It is only the second time that I have had root access to it. I wonder at the intricacies of its synthbio cells in a diamonoid frame, the fusion power source at the base of the spine and the nifty q-dot emitters. I get lost in the brain for a while. My mind is a tiny thing in its vast labyrinth, and for a time, it is good just to wander through the cool corridors of logic and to think. The plan that the pellegrini unwittingly gave me is there, too, a mosaic of interlocking pieces. I study it from every angle, humming to myself. Something is missing.

Then I hear the zoku jewel, an eager receptacle for thought and desire. I tell it what I need and it makes itself into something that completes the pattern, clicking into place. A part of me says that it is wrong, that I should feel guilty, but it fits too well. Surely there can be no harm in something so beautiful?

I feel like a little boy who has found pretty rocks on a beach. I hum to myself. I could happily stay inside my mind forever.

Except that there is a distant voice shouting that my flesh is boiling away and the bright, bright light weaving back and forth in front of me like a hypnotist’s watch has something to do with it.

I start moving. It feels like I’m wearing an oversized robot costume, huge and clumsy and slow. My mind is racing much faster than the body can react. My left hand disappears in white flame: fake skin, bones and flesh, consumed. The metaself informs me calmly how long it will take to grow it back. It puts together a picture of the tiny machine that is burning me alive: a hungry Sobornost creation, with a zigzag trajectory through the wreckage of Perhonen’s central cabin, now aimed straight at my brain.

Cops. No matter how much things change, they always stay the same.

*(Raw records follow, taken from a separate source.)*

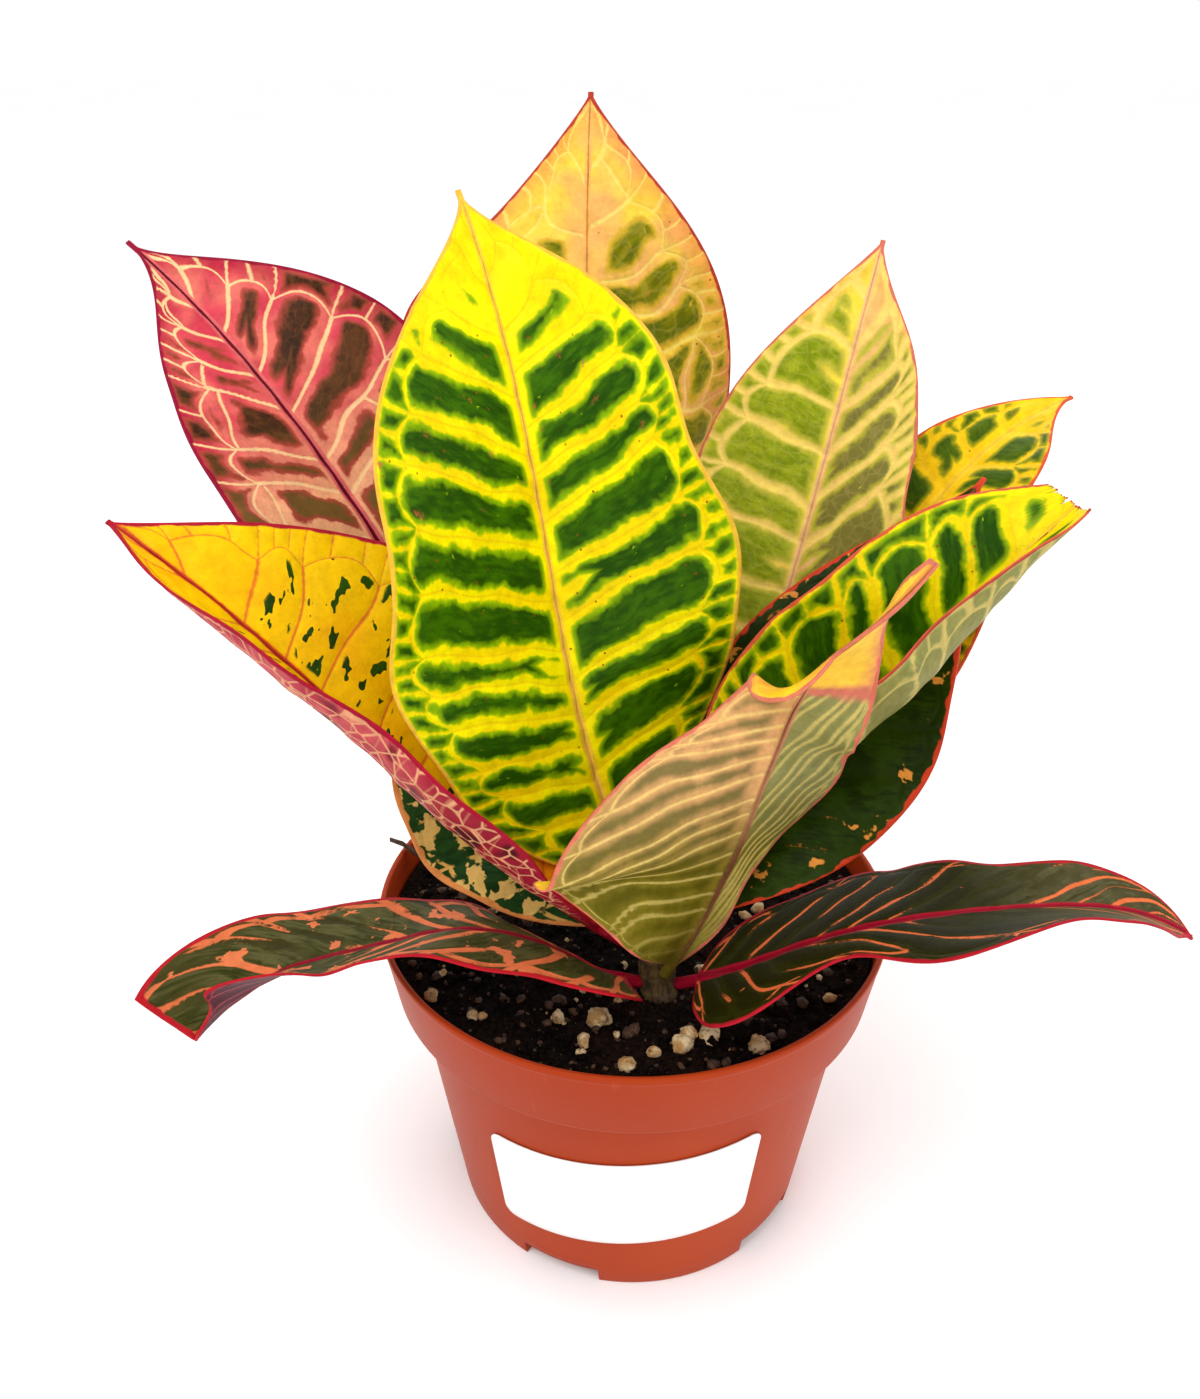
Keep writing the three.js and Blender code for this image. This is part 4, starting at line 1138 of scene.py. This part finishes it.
# Stem
STEM_HEIGHTS = np.concatenate([np.linspace(40.5, 66, 8), np.linspace(66.5, 92.6, 80)])
STEM_TOP = 93
STEM_TIP = 5  # length of the rounded end
STEM_SIDES = 28
SCAR_HEIGHT = 0.22  # of the ridge under each stalk


def make_stem(material):
    scars = [shape["attach"] for shape in LEAVES.values()]
    points = []
    for height in STEM_HEIGHTS:
        tip = math.sqrt(max(0.02, min(1, (STEM_TOP - height) / STEM_TIP)))
        ridge = SCAR_HEIGHT * max(math.exp(-(((height - scar + 1.4) / 0.5) ** 2)) for scar in scars)
        for x, y in zip(*ring(STEM_SIDES)):
            rough = 0.12 * noise.noise(Vector((x * 2, y * 2, height * 0.5)))
            radius = (stem_radius(height) + ridge + rough) * tip
            points.append(stem_axis(height) + radius * np.array([x, y, 0]))
    index = np.arange(len(points)).reshape(-1, STEM_SIDES)
    return add_mesh("stem_look", points, tube_faces(index), [material])


def keep(piece, node):
    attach(piece, "root")
    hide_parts(node)


for number, (name, shape) in enumerate(LEAVES.items(), 1):
    upper = {**PLAIN_LOOK, **LOOKS[name]}
    shared = {key: value for key, value in LOOKS[name].items() if key not in ONLY_ABOVE}
    under = {**PLAIN_LOOK, **shared, **UNDERSIDES.get(name, UNDER_PLAIN)}
    papers = [leaf_paint(name + "_upper", upper), leaf_paint(name + "_under", under)]
    keep(make_leaf(name, shape, upper, number, papers), name)

keep(make_pot(pot_paint()), "pot")
keep(make_label(label_paint()), "label")
soil_materials = [soil_paint(), lump_paint(), bark_paint("bark_bits", "#543824", "#281a12")]
keep(make_soil(soil_materials), "soil")
# The stem's colours are its own olive brown darkened with painted shade, the shade of the leaf bases over
# it.
keep(make_stem(bark_paint("stem", "#56421e", "#2e1e12")), "stem")

# Floor and light
FLOOR_REACH = 9000
FLOOR_HEIGHT = -0.05
AIM = (0, 0, 0.12)
LIGHTS = {  # place, size, power
    "key": ((-0.4, -0.5, 1.1), 0.6, 5),
    "fill": ((0.8, -0.5, 0.5), 0.8, 1.5),
    "back": ((0.2, 0.9, 0.8), 0.8, 2.5),
}
CAMERA_PLACE = (-0.0069, -0.2027, 0.2317)
CAMERA_DIP = 28.875
CAMERA_LENS = 30.88

paint = Paint("floor")
white, near_white = (1.0, 1.0, 1.0, 1.0), (0.99, 0.99, 0.99, 1.0)
pale = paint.mix(white, near_white, paint.noise(paint.place(), 3.0).step(0.3, 0.7))
corners = [(x, y, FLOOR_HEIGHT) for x in (-FLOOR_REACH, FLOOR_REACH) for y in (-FLOOR_REACH, FLOOR_REACH)]
floor = add_mesh("floor", corners, [(0, 2, 3, 1)], [paint.finish(pale, 0.8, 0.0)])

scene = bpy.context.scene
world = bpy.data.worlds.new("studio")
world.use_nodes = True
world.node_tree.nodes["Background"].inputs["Color"].default_value = white
world.node_tree.nodes["Background"].inputs["Strength"].default_value = 1.0
scene.world = world
scene.view_settings.view_transform = "Standard"

for name, (place, size, power) in LIGHTS.items():
    data = bpy.data.lights.new(name, "AREA")
    data.shape = "DISK"
    data.size = size
    data.energy = power
    lamp = bpy.data.objects.new(name, data)
    lamp.location = place
    lamp.rotation_euler = (Vector(AIM) - Vector(place)).to_track_quat("-Z", "Y").to_euler()
    scene.collection.objects.link(lamp)

camera_data = bpy.data.cameras.new("camera")
camera_data.sensor_width = 36
camera_data.sensor_fit = "AUTO"
camera_data.lens = CAMERA_LENS
camera = bpy.data.objects.new("camera", camera_data)
camera.location = CAMERA_PLACE
camera.rotation_euler = (math.radians(90 - CAMERA_DIP), 0, 0)
scene.collection.objects.link(camera)
scene.camera = camera
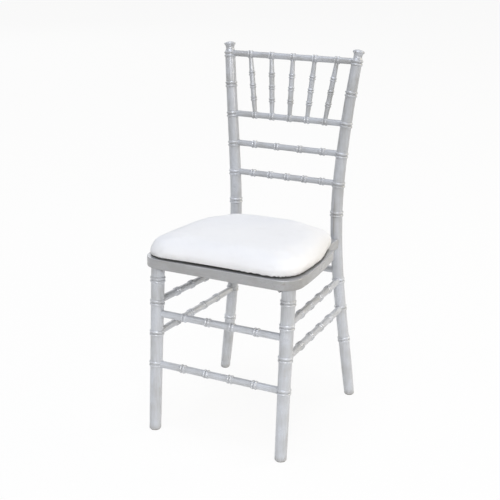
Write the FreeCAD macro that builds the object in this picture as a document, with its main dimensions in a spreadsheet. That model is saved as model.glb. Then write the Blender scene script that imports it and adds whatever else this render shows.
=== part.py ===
"""Chiavari chair in turned wood with a loose seat cushion.

The chair stands on z = 0 and faces -Y, and +X is the sitter's left.
The origin lies on the floor, in the middle of the chair's width and depth.
"""
import FreeCAD
import Part
import math
import os
from FreeCAD import Placement, Rotation, Vector

doc = FreeCAD.newDocument("chiavari_chair")

# Driving dimensions in millimetres, and angles in degrees.
dimensions = {
    # front legs
    "foot_gap": 403.0,
    "front_leg_inset": 30.0,
    "front_leg_lean_angle": 4.8,
    "front_leg_top_diameter": 33.4,
    "front_leg_calf_diameter": 31.1,
    "front_leg_foot_diameter": 29.6,
    "leg_tenon_diameter": 20.0,
    "leg_tenon_length": 16.0,
    # back posts
    "post_foot_half_spacing": 190.5,
    "post_calf_half_spacing": 161.0,
    "post_waist_half_spacing": 145.2,
    "post_back_half_spacing": 156.2,
    "post_top_half_spacing": 178.2,
    "post_calf_setback": -7.5,
    "post_waist_setback": -14.5,
    "post_back_setback": -6.5,
    "post_top_setback": 18.0,
    "post_calf_height": 250.0,
    "post_waist_height": 500.0,
    "post_back_height": 700.0,
    "post_top_rise": 24.0,
    "post_foot_diameter": 26.4,
    "post_calf_diameter": 28.6,
    "post_waist_diameter": 31.0,
    "post_top_diameter": 26.4,
    "neck_diameter": 21.6,
    "neck_height": 11.5,
    "knob_diameter": 29.8,
    "knob_flare_height": 3.0,
    "knob_rim_height": 6.5,
    "knob_rim_bulge": 2.2,
    "knob_dome_height": 2.5,
    # turned double rings
    "bead_width": 7.2,
    "bead_rise": 2.2,
    "bead_pair_gap": 8.2,
    "ring_length": 17.0,
    "top_ring_height": 888.0,
    "back_ring_pitch": 76.4,
    "leg_ring_top_height": 391.0,
    "leg_ring_upper_height": 333.0,
    "leg_ring_lower_height": 254.5,
    "leg_ring_bottom_height": 174.5,
    "post_ring_upper_height": 324.0,
    "post_ring_lower_height": 248.0,
    "post_ring_bottom_height": 159.0,
    # rails between the back posts
    "rail_diameter": 15.6,
    "rail_rise_over_ring": 2.6,
    "crest_bead_pitch": 60.0,
    "spindle_rail_bead_pitch": 49.0,
    "upper_back_rail_bead_pitch": 64.0,
    "lower_back_rail_bead_pitch": 48.8,
    "back_turning_shift": 3.8,
    # spindles
    "spindle_middle_diameter": 13.4,
    "spindle_end_diameter": 10.2,
    "spindle_bead_pitch": 32.2,
    "spindle_bead_drop": 2.7,
    "spindle_bead_rise": 1.8,
    "spindle_bead_gap": 6.4,
    "spindle_bead_width": 5.6,
    # stretchers
    "stretcher_diameter": 17.6,
    "stretcher_bead_pitch": 65.3,
    "front_stretcher_upper_height": 305.0,
    "front_stretcher_lower_height": 174.0,
    "side_stretcher_upper_front_height": 335.0,
    "side_stretcher_upper_rear_height": 324.0,
    "side_stretcher_lower_front_height": 253.0,
    "side_stretcher_lower_rear_height": 247.0,
    "rear_stretcher_height": 352.0,
    # glued joints
    "socket_depth": 10.0,
    "spindle_socket_depth": 6.0,
    "joint_clearance": 0.1,
    # seat frame, measured in its own slightly tilted plane
    "seat_front_overhang": 37.6,
    "seat_front_height": 453.0,
    "seat_slope_angle": 1.72,
    "seat_thickness": 24.5,
    "seat_front_half_width": 205.0,
    "seat_bulge": 3.1,
    "seat_shoulder_half_width": 185.5,
    "seat_shoulder_depth": 274.0,
    "seat_shoulder_radius": 12.0,
    "seat_corner_radius": 48.0,
    "seat_edge_round": 2.0,
    "front_board_depth": 74.0,
    "side_board_width": 46.0,
    "tail_half_width": 157.0,
    "tail_entry": 4.0,
    "rear_board_width": 44.0,
    "panel_thickness": 6.0,
    "panel_ledge": 10.0,
    "panel_corner_radius": 6.0,
    "panel_clearance": 0.3,
    # glue blocks beside the front leg tops
    "glue_block_width": 11.0,
    "glue_block_foot_width": 3.0,
    "glue_block_height": 12.0,
    "glue_block_length": 24.0,
    # dowels, screws and brads
    "dowel_diameter": 8.0,
    "dowel_length": 36.0,
    "dowel_spacing": 24.0,
    "rear_dowel_spacing": 14.0,
    "rear_dowel_setback": 12.0,
    "post_dowel_diameter": 10.0,
    "post_dowel_length": 32.0,
    "screw_shank_diameter": 3.5,
    "screw_head_diameter": 7.0,
    "screw_length": 18.0,
    "brad_diameter": 1.6,
    "brad_head_diameter": 3.0,
    "brad_head_thickness": 0.8,
    "brad_length": 14.0,
    # foot glides
    "glide_thickness": 3.0,
    "glide_inset": 1.6,
    "glide_round": 1.2,
    "glide_nail_diameter": 2.6,
    "glide_nail_length": 16.0,
    # hook and loop tape
    "tape_width": 25.0,
    "tape_length": 210.0,
    "tape_thickness": 1.5,
    "tape_gap": 0.3,
    "tape_half_spacing": 105.0,
    # cushion, measured in the plane of the seat
    "cushion_front_margin": 7.0,
    "cushion_rear_margin": 15.0,
    "cushion_half_width": 192.5,
    "cushion_rear_half_width": 150.0,
    "cushion_front_corner_radius": 60.0,
    "cushion_rear_corner_radius": 32.0,
    "cushion_straight_length": 28.0,
    "cushion_crown_height": 57.0,
    "cushion_crown_radius": 2200.0,
    "cushion_shoulder_round": 27.0,
    "cover_thickness": 1.2,
    "cover_lift": 2.2,
    "board_thickness": 9.0,
    "board_clearance": 0.3,
    "dust_cloth_thickness": 0.8,
    "dust_cloth_inset": 6.0,
}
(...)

And then it happens. I’m not much of a chess player, but there is an aspect of the game that I find fascinating. After a while, you can almost see lines of force between the pieces. Areas of danger where it is physically impossible to move pieces into. Clouds of possibility, forbidden zones.

That’s what it’s like, watching the diamond cop. Suddenly, it is as if there is a mirror image of the thing inside me, full of single-mindedness and purpose—

Good hunter fast hunter nice hunter if you find it there will be a treat—

That’s it. Mirrors. Silently, I shout commands at my alien body. It obeys.

The q-dot layer beneath my burning skin turns into metamaterials. An improvised invisibility cloak. I become a quicksilver statue. The hungry white light is bent around me. It takes out a set of tribal statues in Mieli’s gallery of comet ice. The cop keeps blasting, confused, stationary just long enough for me to tell Perhonen what to do—

A q-dot bubble blinks into being around it, a shiny billiard ball that shows a distorted reflection of my face. Sudden electromagnetic fields make my skin tingle. And then Perhonen blasts the intruder into space along the cabin’s axis like a bullet from a gun, leaving a streak of ionized air behind.